● **Material for the task**:
■ ■ ■ ■ ■
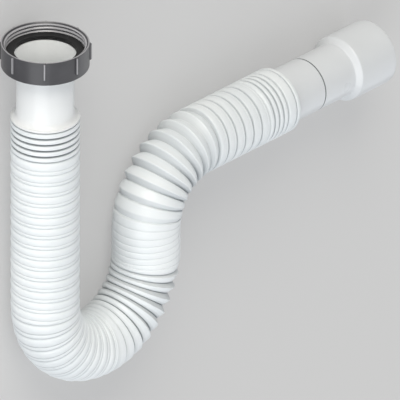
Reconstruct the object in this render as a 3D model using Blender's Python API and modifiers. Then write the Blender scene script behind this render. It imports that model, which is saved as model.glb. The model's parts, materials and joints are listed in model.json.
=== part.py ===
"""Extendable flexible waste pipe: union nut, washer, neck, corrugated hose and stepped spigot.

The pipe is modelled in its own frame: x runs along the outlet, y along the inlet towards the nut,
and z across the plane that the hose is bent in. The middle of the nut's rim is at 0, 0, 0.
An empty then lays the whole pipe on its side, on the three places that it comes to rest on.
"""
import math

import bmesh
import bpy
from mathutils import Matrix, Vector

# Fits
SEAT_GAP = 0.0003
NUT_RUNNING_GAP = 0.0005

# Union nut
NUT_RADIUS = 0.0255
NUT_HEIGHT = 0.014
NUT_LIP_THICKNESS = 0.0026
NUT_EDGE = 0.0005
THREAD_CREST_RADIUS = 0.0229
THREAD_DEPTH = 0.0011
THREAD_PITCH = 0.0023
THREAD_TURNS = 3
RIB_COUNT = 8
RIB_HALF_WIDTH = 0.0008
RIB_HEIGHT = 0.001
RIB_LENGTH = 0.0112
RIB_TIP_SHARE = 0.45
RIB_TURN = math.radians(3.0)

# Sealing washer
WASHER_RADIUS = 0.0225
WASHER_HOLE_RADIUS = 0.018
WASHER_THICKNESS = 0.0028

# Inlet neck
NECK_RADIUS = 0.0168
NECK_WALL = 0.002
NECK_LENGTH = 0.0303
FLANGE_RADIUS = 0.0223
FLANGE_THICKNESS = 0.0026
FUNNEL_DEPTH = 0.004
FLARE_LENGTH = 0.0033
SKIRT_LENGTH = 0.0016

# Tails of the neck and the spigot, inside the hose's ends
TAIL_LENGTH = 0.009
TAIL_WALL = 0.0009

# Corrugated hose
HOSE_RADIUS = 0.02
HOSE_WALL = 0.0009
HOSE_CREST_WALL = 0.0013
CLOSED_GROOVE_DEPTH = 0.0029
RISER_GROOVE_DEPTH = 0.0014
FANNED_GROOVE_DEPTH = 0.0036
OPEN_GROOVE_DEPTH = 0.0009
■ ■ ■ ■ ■
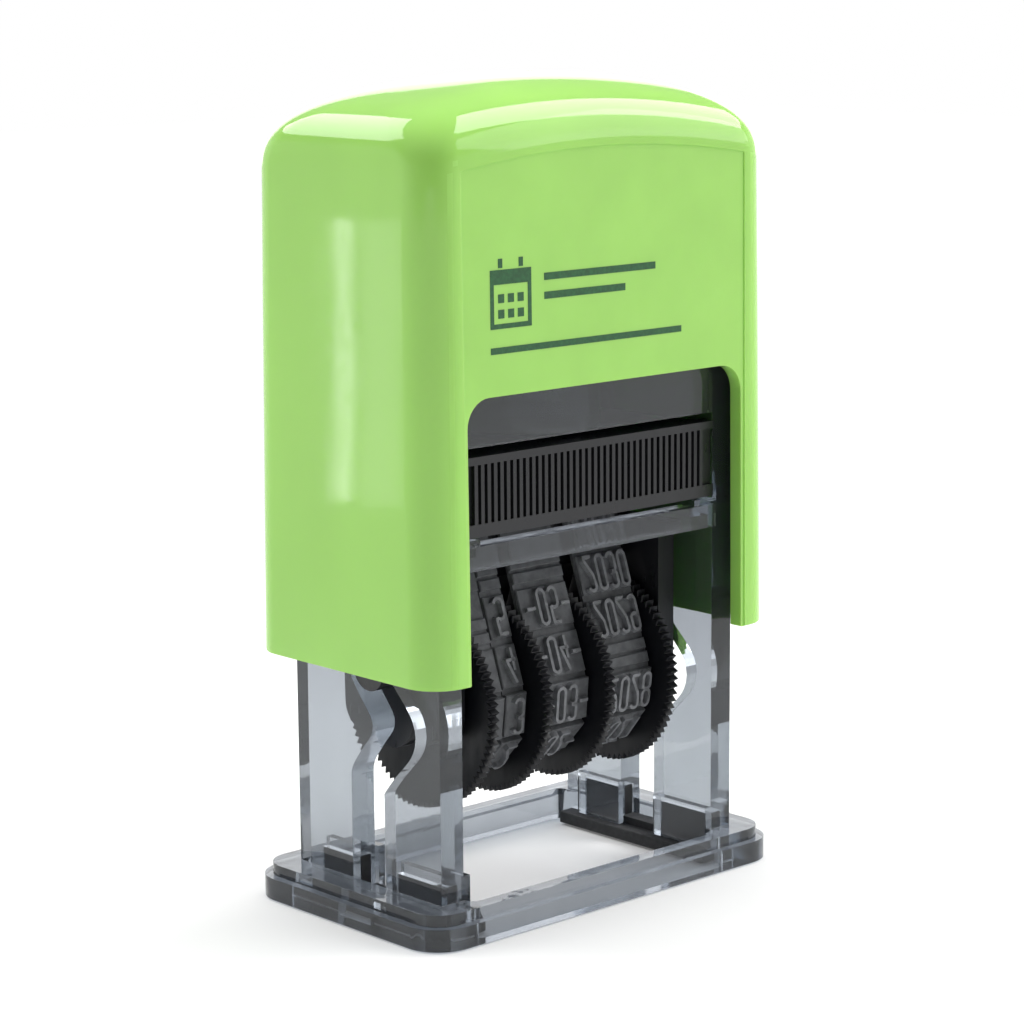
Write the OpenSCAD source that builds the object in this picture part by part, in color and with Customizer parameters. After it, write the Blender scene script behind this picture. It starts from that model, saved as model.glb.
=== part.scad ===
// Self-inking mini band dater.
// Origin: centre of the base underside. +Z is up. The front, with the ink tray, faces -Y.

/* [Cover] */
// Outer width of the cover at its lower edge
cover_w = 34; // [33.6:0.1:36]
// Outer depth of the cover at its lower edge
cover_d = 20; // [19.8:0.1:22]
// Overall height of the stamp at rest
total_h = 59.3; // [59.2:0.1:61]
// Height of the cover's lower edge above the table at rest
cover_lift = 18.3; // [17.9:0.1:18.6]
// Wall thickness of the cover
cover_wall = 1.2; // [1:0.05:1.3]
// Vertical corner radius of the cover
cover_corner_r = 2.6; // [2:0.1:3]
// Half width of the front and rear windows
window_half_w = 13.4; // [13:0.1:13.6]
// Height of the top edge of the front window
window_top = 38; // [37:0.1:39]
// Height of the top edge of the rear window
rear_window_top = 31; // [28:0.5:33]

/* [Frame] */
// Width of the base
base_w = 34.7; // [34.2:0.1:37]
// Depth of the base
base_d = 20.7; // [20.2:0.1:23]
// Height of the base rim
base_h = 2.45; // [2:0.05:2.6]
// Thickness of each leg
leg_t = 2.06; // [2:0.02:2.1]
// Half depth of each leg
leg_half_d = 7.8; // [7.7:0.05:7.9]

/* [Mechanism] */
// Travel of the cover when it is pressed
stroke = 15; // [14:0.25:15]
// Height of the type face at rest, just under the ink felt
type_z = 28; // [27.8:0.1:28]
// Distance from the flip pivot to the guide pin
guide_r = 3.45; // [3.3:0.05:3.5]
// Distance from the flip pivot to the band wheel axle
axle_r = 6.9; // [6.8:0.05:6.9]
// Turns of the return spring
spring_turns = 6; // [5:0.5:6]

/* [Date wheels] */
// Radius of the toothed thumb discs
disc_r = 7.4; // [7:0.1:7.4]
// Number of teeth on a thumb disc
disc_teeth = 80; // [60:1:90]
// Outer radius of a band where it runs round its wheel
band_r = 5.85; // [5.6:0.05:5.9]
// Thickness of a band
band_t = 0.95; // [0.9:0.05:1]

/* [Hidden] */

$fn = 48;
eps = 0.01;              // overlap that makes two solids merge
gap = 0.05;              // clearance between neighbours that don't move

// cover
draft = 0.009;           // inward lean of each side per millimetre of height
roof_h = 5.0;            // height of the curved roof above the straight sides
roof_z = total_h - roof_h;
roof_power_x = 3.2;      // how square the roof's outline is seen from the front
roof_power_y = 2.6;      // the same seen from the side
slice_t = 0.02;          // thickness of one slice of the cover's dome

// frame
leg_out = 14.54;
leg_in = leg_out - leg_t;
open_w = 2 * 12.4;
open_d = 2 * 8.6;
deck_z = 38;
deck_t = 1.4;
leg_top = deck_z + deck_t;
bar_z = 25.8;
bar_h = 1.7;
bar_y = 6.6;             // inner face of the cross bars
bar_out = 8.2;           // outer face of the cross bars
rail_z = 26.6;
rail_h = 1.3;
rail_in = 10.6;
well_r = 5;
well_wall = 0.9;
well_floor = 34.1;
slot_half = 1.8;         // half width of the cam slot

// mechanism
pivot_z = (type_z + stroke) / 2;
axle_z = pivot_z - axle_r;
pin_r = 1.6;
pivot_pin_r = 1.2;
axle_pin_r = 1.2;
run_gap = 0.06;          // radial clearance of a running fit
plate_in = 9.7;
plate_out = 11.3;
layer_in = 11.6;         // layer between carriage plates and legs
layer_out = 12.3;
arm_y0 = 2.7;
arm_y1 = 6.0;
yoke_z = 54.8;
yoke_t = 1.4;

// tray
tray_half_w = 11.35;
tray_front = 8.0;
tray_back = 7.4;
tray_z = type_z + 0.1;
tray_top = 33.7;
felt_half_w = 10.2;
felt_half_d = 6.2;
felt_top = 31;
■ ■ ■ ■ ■
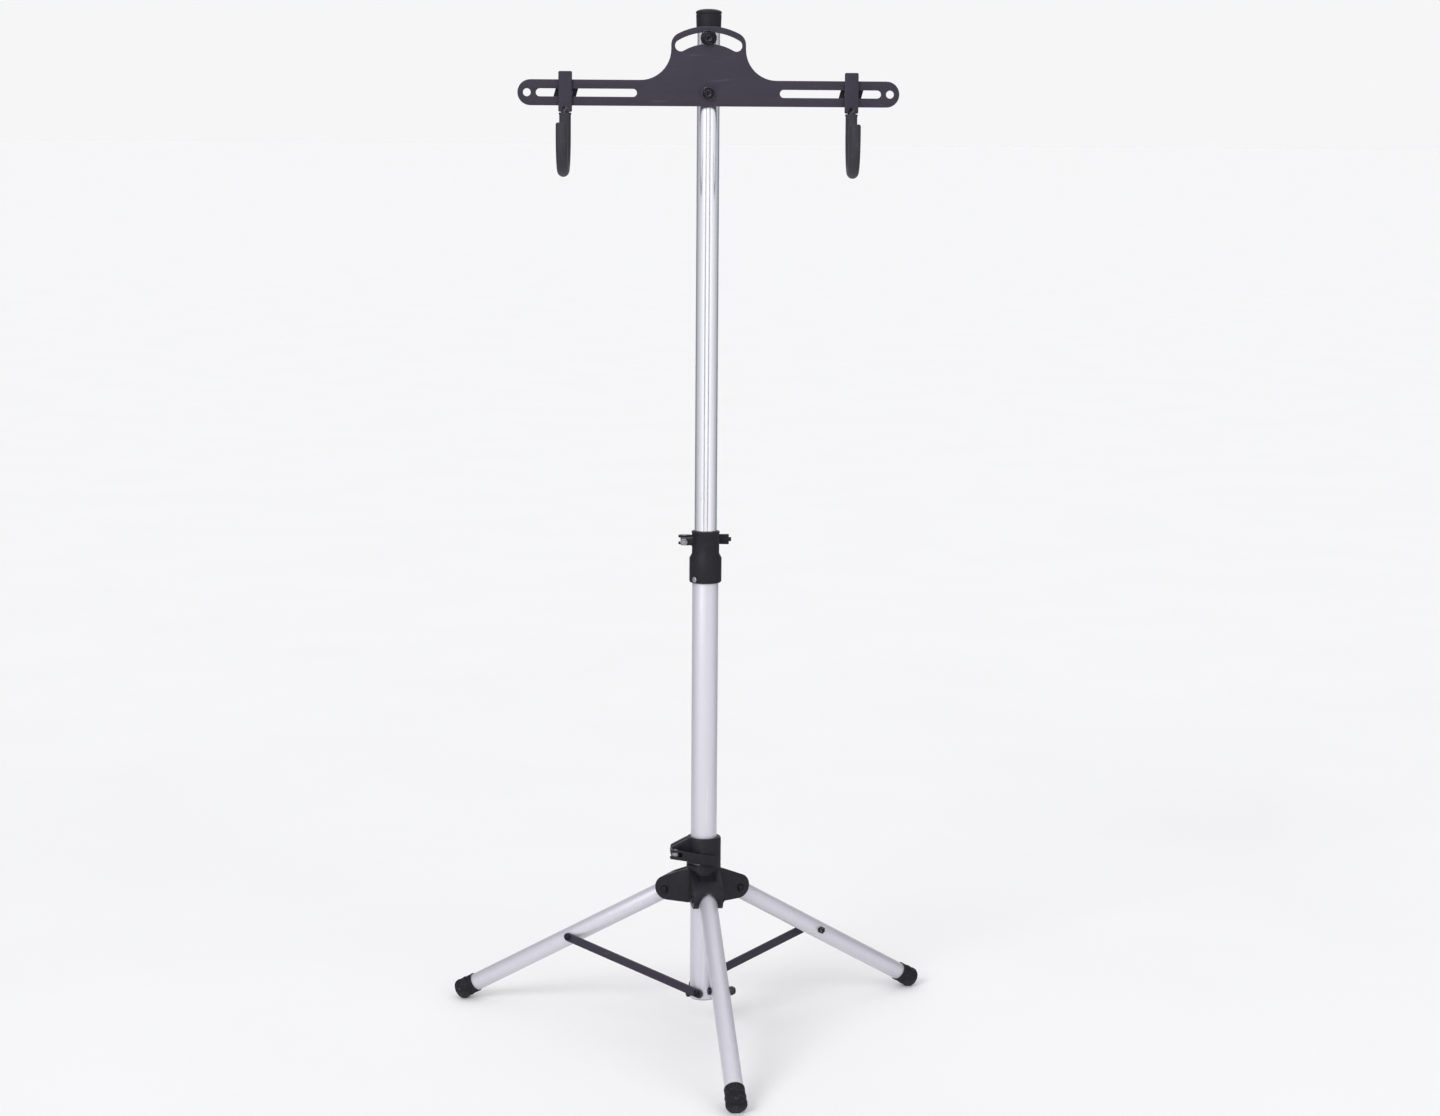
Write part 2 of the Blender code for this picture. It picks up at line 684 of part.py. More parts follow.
■ ■ ■ ■ ■
● **Your task**:
Using the data above, extract exactly the lines from the one that holds "Reconstruct the object" to the one that holds "OPEN_GROOVE_DEPTH = 0.0009", both ends included, and no others.

● **Answer in full**:
Reconstruct the object in this render as a 3D model using Blender's Python API and modifiers. Then write the Blender scene script behind this render. It imports that model, which is saved as model.glb. The model's parts, materials and joints are listed in model.json.
=== part.py ===
"""Extendable flexible waste pipe: union nut, washer, neck, corrugated hose and stepped spigot.

The pipe is modelled in its own frame: x runs along the outlet, y along the inlet towards the nut,
and z across the plane that the hose is bent in. The middle of the nut's rim is at 0, 0, 0.
An empty then lays the whole pipe on its side, on the three places that it comes to rest on.
"""
import math

import bmesh
import bpy
from mathutils import Matrix, Vector

# Fits
SEAT_GAP = 0.0003
NUT_RUNNING_GAP = 0.0005

# Union nut
NUT_RADIUS = 0.0255
NUT_HEIGHT = 0.014
NUT_LIP_THICKNESS = 0.0026
NUT_EDGE = 0.0005
THREAD_CREST_RADIUS = 0.0229
THREAD_DEPTH = 0.0011
THREAD_PITCH = 0.0023
THREAD_TURNS = 3
RIB_COUNT = 8
RIB_HALF_WIDTH = 0.0008
RIB_HEIGHT = 0.001
RIB_LENGTH = 0.0112
RIB_TIP_SHARE = 0.45
RIB_TURN = math.radians(3.0)

# Sealing washer
WASHER_RADIUS = 0.0225
WASHER_HOLE_RADIUS = 0.018
WASHER_THICKNESS = 0.0028

# Inlet neck
NECK_RADIUS = 0.0168
NECK_WALL = 0.002
NECK_LENGTH = 0.0303
FLANGE_RADIUS = 0.0223
FLANGE_THICKNESS = 0.0026
FUNNEL_DEPTH = 0.004
FLARE_LENGTH = 0.0033
SKIRT_LENGTH = 0.0016

# Tails of the neck and the spigot, inside the hose's ends
TAIL_LENGTH = 0.009
TAIL_WALL = 0.0009

# Corrugated hose
HOSE_RADIUS = 0.02
HOSE_WALL = 0.0009
HOSE_CREST_WALL = 0.0013
CLOSED_GROOVE_DEPTH = 0.0029
RISER_GROOVE_DEPTH = 0.0014
FANNED_GROOVE_DEPTH = 0.0036
OPEN_GROOVE_DEPTH = 0.0009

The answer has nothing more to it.